The following information regarding timesheets and keeping track of clinic time is for students currently enrolled in the Criminal Justice Clinic.
What Counts As Time
Your time working at the Public Defenders Office will comprise most of your time on your timesheet. Completing observations from the experience checklist counts as time. Going out to the scene of an alleged crime, calling witnesses, doing research at the Public Defenders Office or at school, and attending the seminar class counts as time. Time spent traveling to or from your home/school and the Public Defenders Office does not count as time and neither does preparation time for the seminar class. You are required to work 3.5 hours for each one (1) hour of credit per week.
In terms of time expectations, the first week's expectation will be one-half the regular time (i.e., if you are earning 6 credit hours and therefore required to work 21 clinic hours per week, the first week of class you will only be responsible for working 10.5 hours). If you get behind at the start of the semester, you must make up any deficit during the semester. You should start doing the observations from the experience checklist during the fist two weeks of the semester when things are slower. You should never be more than 20 hours behind in your time expectations.
If a holiday falls on a day a student is scheduled to work, the student has to make up the hours missed. This is necessary for two reasons. First, the average number of weekly hours is based on what is viewed as necessary for both a quality learning experience and to justify the number of credit hours awarded for the clinical course. Second, a student with a schedule that involves a number of holidays should not receive credit for time not worked, especially when compared to another student whose schedule does not involve the same number of holidays.

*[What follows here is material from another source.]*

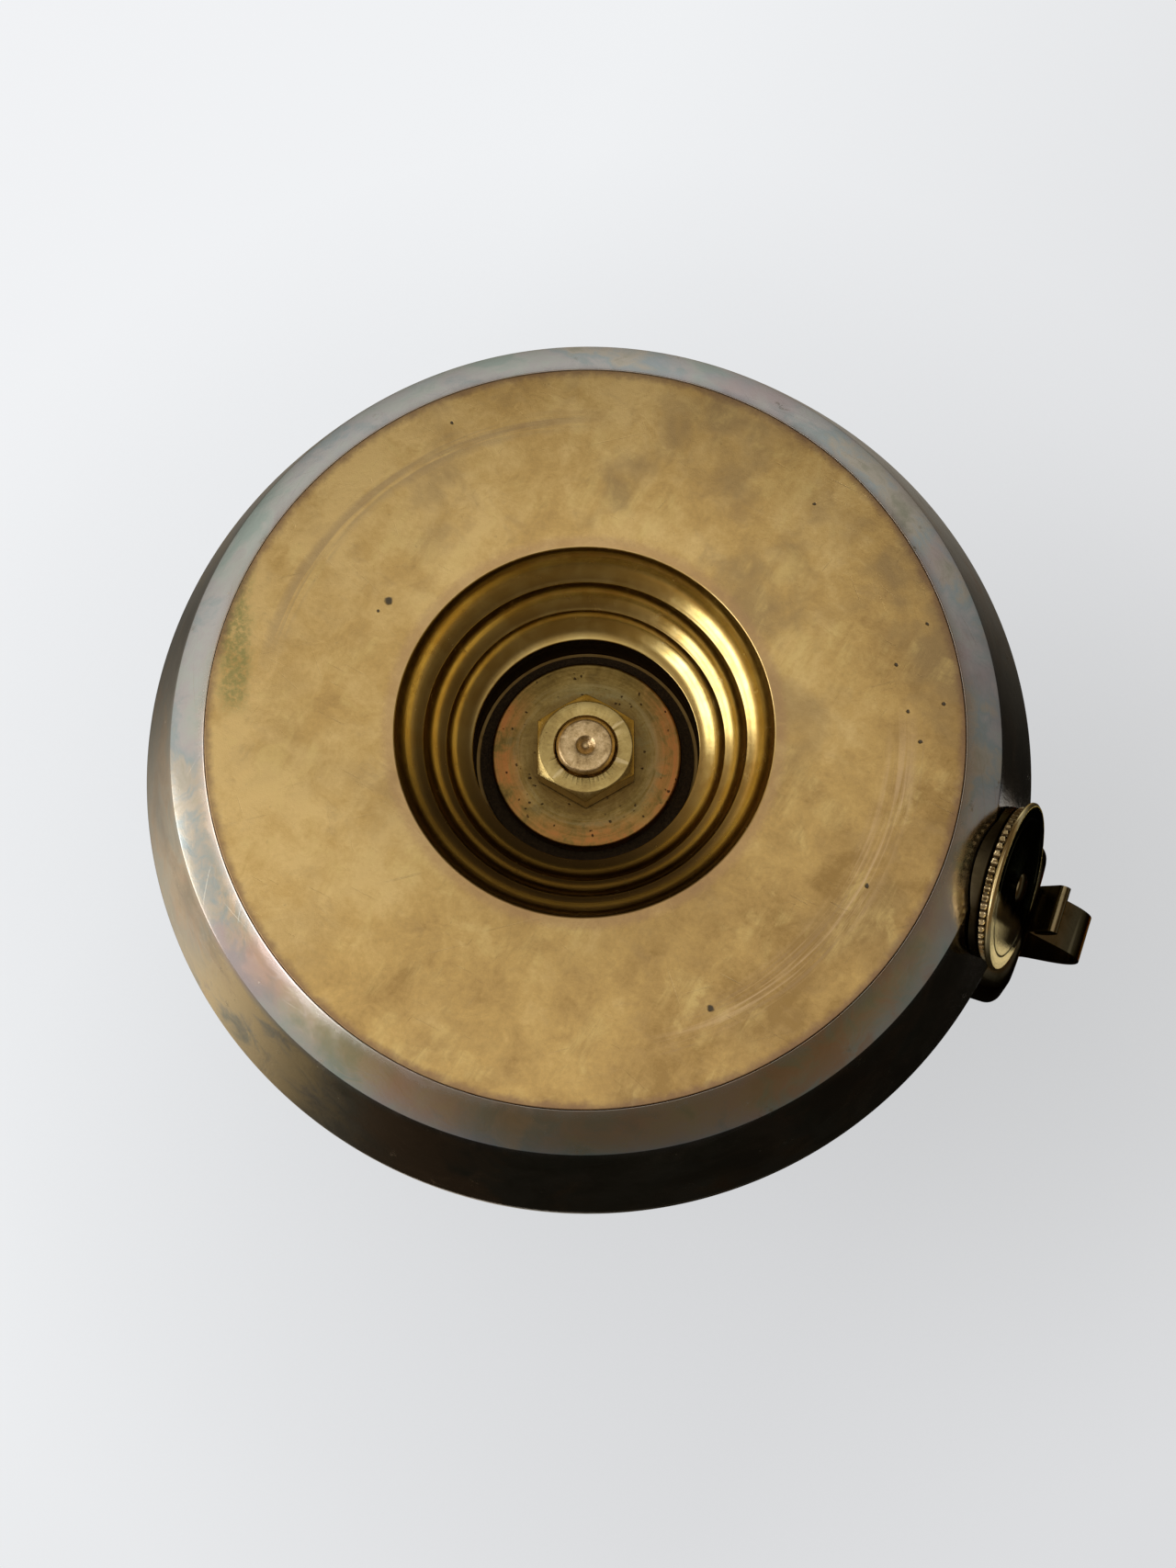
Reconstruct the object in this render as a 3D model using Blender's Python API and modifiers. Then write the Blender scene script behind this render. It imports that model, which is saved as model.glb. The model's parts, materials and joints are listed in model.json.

If you are unable to be at the Public Defenders Office for any reason (including illness or other personal reasons), make sure that both your lead attorney and Pat Brayer know where you are, even if it is clinic work you are doing or the reason why you will not be at the office. If they are not available, leave a message for them. If you cannot reach your lead attorney or Pat Brayer, let your supervising faculty member, Professor Joy or Professor Hughes, know why you will not be at the office.
Keeping Track of Time
It is imperative that you keep your timesheets current. If you fall behind more than a week in reporting your time, it will reflect inattention to office procedures on your part. You should record your hours for each week prior to the Tuesday clinic class and turn the sheets in to Professor Joy or Professor Hughes. It is your responsibility to accurately record your hours. If you have any questions or concerns, contact Professor Joy or Professor Hughes.
Keep a copy of your timesheets so you can keep track of your total hours. You will receive additional instructions about keeping track of time.